I guess I worry the unexpected would happen if I left it somewhere miles away. 

Some emergency and need to leave in the middle of the night night or just anything and need to figure out how to get it back.

Sent from my XT1585 using Tapatalk


----------



## John B. (Oct 2, 2007)

I'd be worried about a squirrel chewing my bow up... yall braver than me. 

Sent from my SM-G950U using Tapatalk


----------



## MrFish (Aug 21, 2009)

jspooney said:


> I was trying to simply share an experience. Thought y'all might enjoy it. I know more about this situation than I wrote. Facts...the bow was stolen...then returned. Believe what makes you happy.


I'm not sure that you can say "Facts...the bow was stolen..."
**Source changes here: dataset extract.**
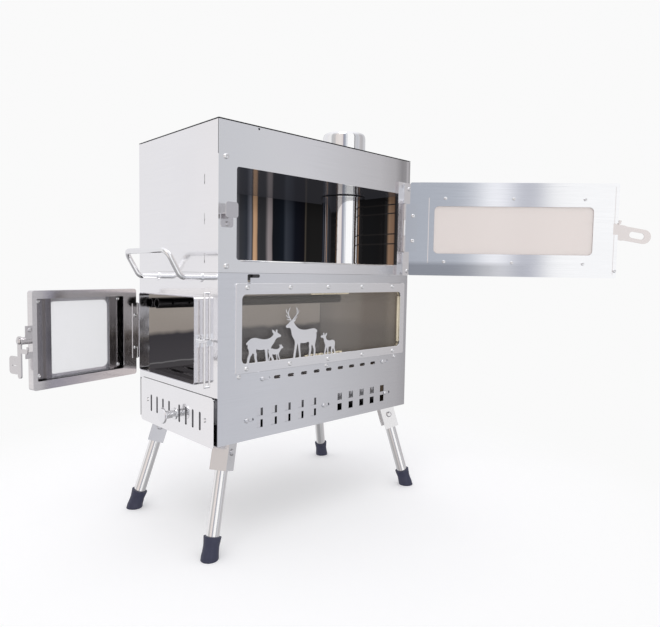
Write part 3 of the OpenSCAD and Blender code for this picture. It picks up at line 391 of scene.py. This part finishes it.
STEEL_FRONT = sheet_steel("steel_front", (0.95, 0.955, 0.98), 0.17, ALONG_X, wave=0.2,
                          tone_of=lower_front_shade)
STEEL_OVEN_FRONT = sheet_steel("steel_oven_front", (0.97, 0.965, 0.98), 0.17, ALONG_X, wave=0.2,
                               tone_of=oven_front_shade)
STEEL_FRAME = sheet_steel("steel_frame", (0.97, 0.965, 0.975), 0.15, ALONG_X)
STEEL_END = sheet_steel("steel_end", (0.965, 0.96, 0.97), 0.10, ALONG_Y, streak=0.01, wave=0.12,
                        tone_of=drawer_gap_shade)
STEEL_REAR = sheet_steel("steel_rear", (0.90, 0.90, 0.92), 0.2, ALONG_X, inside_of=rear_inside_light,
                         glow=0.8)
STEEL_RIGHT = sheet_steel("steel_right", (0.93, 0.93, 0.94), 0.16, ALONG_Y, inside_of=right_inside_light,
                          glow=0.85)
STEEL_DRAWER = sheet_steel("steel_drawer", (0.99, 0.985, 0.99), 0.10, ALONG_Y, streak=0.01,
                           tone_of=drawer_top_line)
STEEL_BRIGHT = sheet_steel("steel_bright", (0.95, 0.95, 0.96), 0.10, UPRIGHT)
STEEL_PIPE = sheet_steel("steel_pipe", (0.97, 0.97, 0.98), 0.06, (1, 1, 0.02), tone_of=pipe_ring)
STEEL_FITTING = sheet_steel("steel_fitting", (0.72, 0.70, 0.71), 0.16, SHORT)
STEEL_LEVER = sheet_steel("steel_lever", (0.78, 0.73, 0.72), 0.16, SHORT)
STEEL_TOP = sheet_steel("steel_top", (0.90, 0.90, 0.92), 0.2, ALONG_X, tone_of=rim_shade)
STEEL_DOOR = sheet_steel("steel_door", (0.95, 0.955, 0.975), 0.09, LEVEL, streak=0.03, wave=0.1,
                         tone_of=door_shade)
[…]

You believe that he took it with bad intentions, but if I walked upon it, I would've grabbed it too. I never can imagine a scenario where someone would leave a $700+ bow in a tree and I hunt with one other person. 

Just saying that it's not "fact", but opinion.


----------



## auburn17 (Oct 29, 2008)

A buddy of mine left his bow in the tree after a morning hunt during the rut a few years ago. He had a stud 9 point on camera and was going to sit all day. He sat until lunch and climbed down to eat and was going to climb right back up, so left his bow in the stand.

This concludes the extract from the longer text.